Maybe you’ve felt the air around your workspace’s proverbial (or literal) watercooler thickening lately. If that’s the case, it’s not hard to imagine an obvious culprit: the midterm elections.
It should go without saying, but this tension comes to shore off of one of the most politically divisive years in recent American history. Now, it’s spilling over, into cubicles, break rooms, and workplaces. We’re growing edgy. So many of our conversations seem subtly imbued with anxiety about the future of America. An Associated Press-NORC/MTV poll in late September found that half of all Americans aged 15 to 34 feel anxious about the elections, up from 36 percent in July.

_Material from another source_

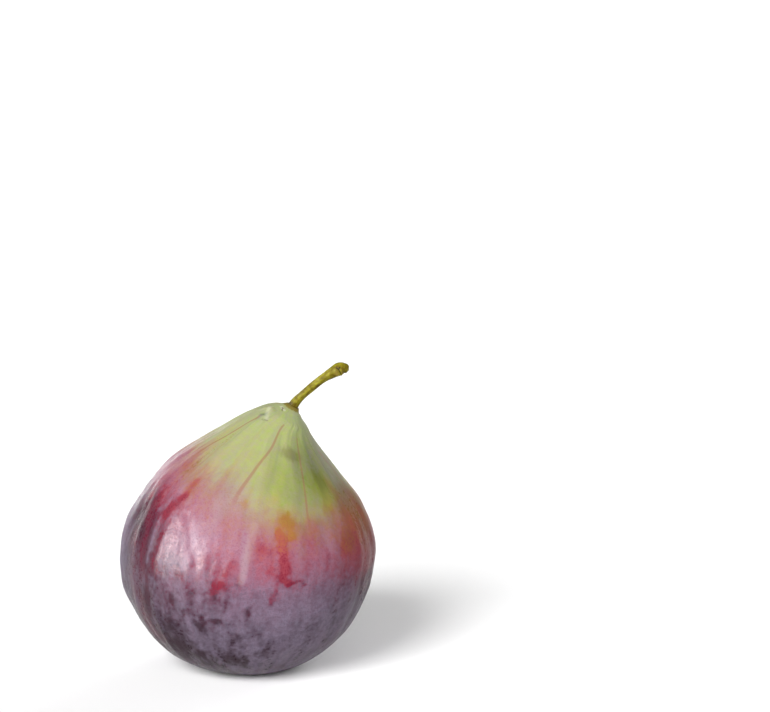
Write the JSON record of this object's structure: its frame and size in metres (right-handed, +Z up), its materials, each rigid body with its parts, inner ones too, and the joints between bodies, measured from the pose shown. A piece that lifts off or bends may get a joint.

Like so many Americans, Ximena Hartsock, the president and co-founder of Phone2Action, a digital advocacy company, watched the pivotal confirmation hearing for Supreme Court Justice Brett Kavanaugh on a Thursday morning with her team at work, with people who didn’t unilaterally agree on what it meant for America. It represented a sea change in an already turbulent time. More than 20 million watched live on TV as Stanford University professor Christine Blasey Ford accused Kavanaugh of sexually assaulting her 36 years ago, and Kavanaugh fiercely deny it.

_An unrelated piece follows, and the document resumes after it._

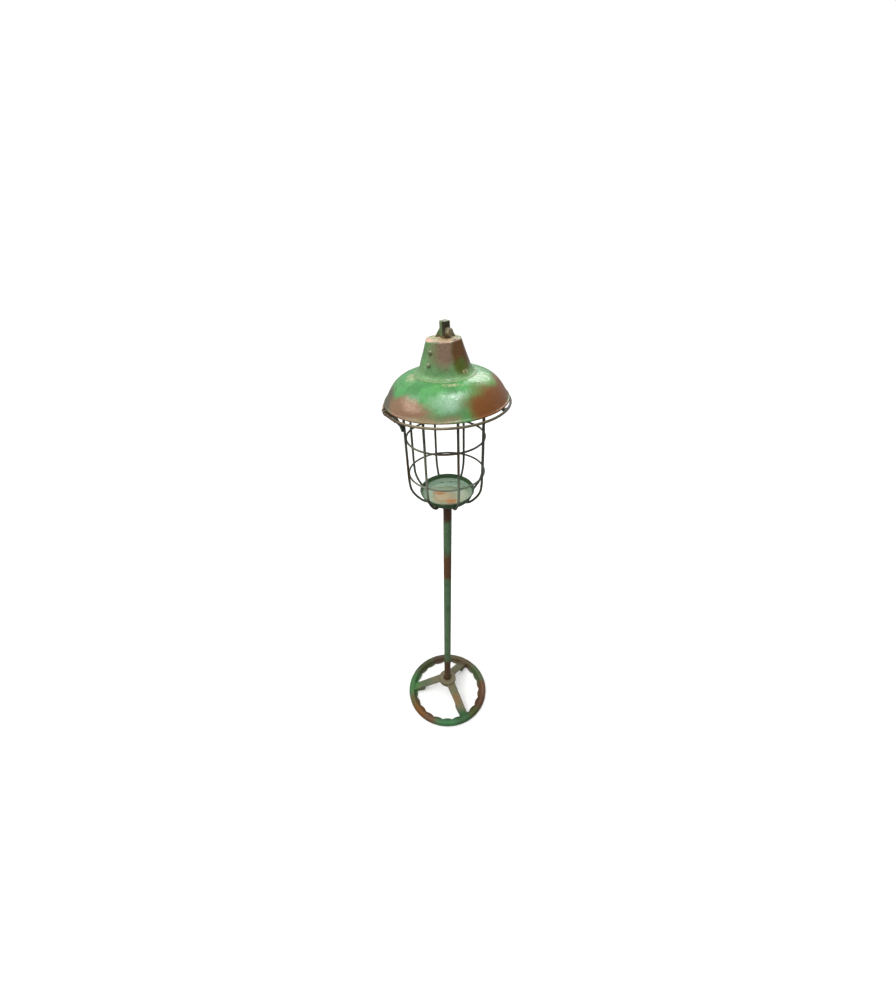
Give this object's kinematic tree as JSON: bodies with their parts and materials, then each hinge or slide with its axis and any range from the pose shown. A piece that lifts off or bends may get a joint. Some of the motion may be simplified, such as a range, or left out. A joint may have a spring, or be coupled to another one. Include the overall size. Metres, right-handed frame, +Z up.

“We saw employees who were agitated, with tears in their eyes,” she recalls. Her experience wasn’t a unique one. All over the country, people of all political stripes had their moral orientation, their experiences, their biases, and their psychology stress-tested that day. And not knowing how to address that, regardless of your views on the matter, could only make everyone’s lives worse.
As Hartsock witnessed firsthand, “anxiety happens most when we don’t have compassion for other people’s views or views are held in secret.” The Kavanaugh episode brought into sharp relief for her—and so many Americans—the reality that people with different identities and different lived experiences process news quite differently. And the intensity is only ratcheting up.
“We live in very different times today than even 10 years ago,” says Hartstock, whose company has space at WeWork Metropolitan Square in Washington, D.C. “And ‘looking the other way’ may not be advisable.”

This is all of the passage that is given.